One of the upshots to all this is that you don’t have to go it alone.  You know that one new age greeting, “the light in me recognizes the light in you”? That’s actually a thing, people.  Kings recognize each other.  We see other rulers, and other potential rulers, in the people around us.  We understand what they’re going through, because we’ve already done the work that they’re doing or are about to do.  We know what they go through.  They know what we go through.  We help each other out.  Just as any smart-minded kings, we make alliances, coalitions, treaties, and agreements with other kings.  We build networks of support, even just as friends who do their own things individually but who come together in a time of need.  When problems get too big for any one king, other kings step in to shoulder the burden.  It’s part of that whole chain of manifestation thing, but on a broader level.  It’s okay to ask for help.  If you need it, ask.  It’s better to be humble and ask for help than proud and dead when it comes to rulership, because people can’t depend on a dead king.  Your life can’t be excellent when you’re dead, because you by definition have no life.
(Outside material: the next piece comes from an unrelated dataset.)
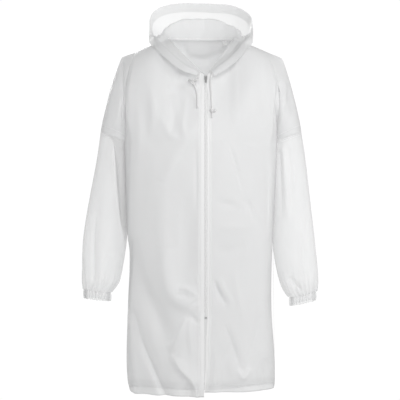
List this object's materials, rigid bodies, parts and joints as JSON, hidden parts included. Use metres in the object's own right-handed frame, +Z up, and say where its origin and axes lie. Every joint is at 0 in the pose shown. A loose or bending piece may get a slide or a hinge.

Every tool, every ritual, every seal, every tincture, every spirit you make use of should always be used to help you rule your own kingdom.  Every magical implementation and technique should be geared for your own use to solve your own problems.  It’s rarely easy, of course, but that’s why we do this.  If it were easy, we wouldn’t be talking about this, RO wouldn’t have put a book out on it, and we’d all be already in Heaven.

Life sucks.  Rulership sucks.  But rulership, done rightly, can make life suck a lot less, and that’s what makes rulership worth it.  It’s what makes theurgy worth it.  It’s what makes magic worth it.  It’s what makes life worth it.  Nobody promised you an easy life; nobody promised Obama an easy nation; nobody promised Octavian an easy empire.  It may be hard to be a ruler over your own life, but it sure beats the hell out of being subject to your own life.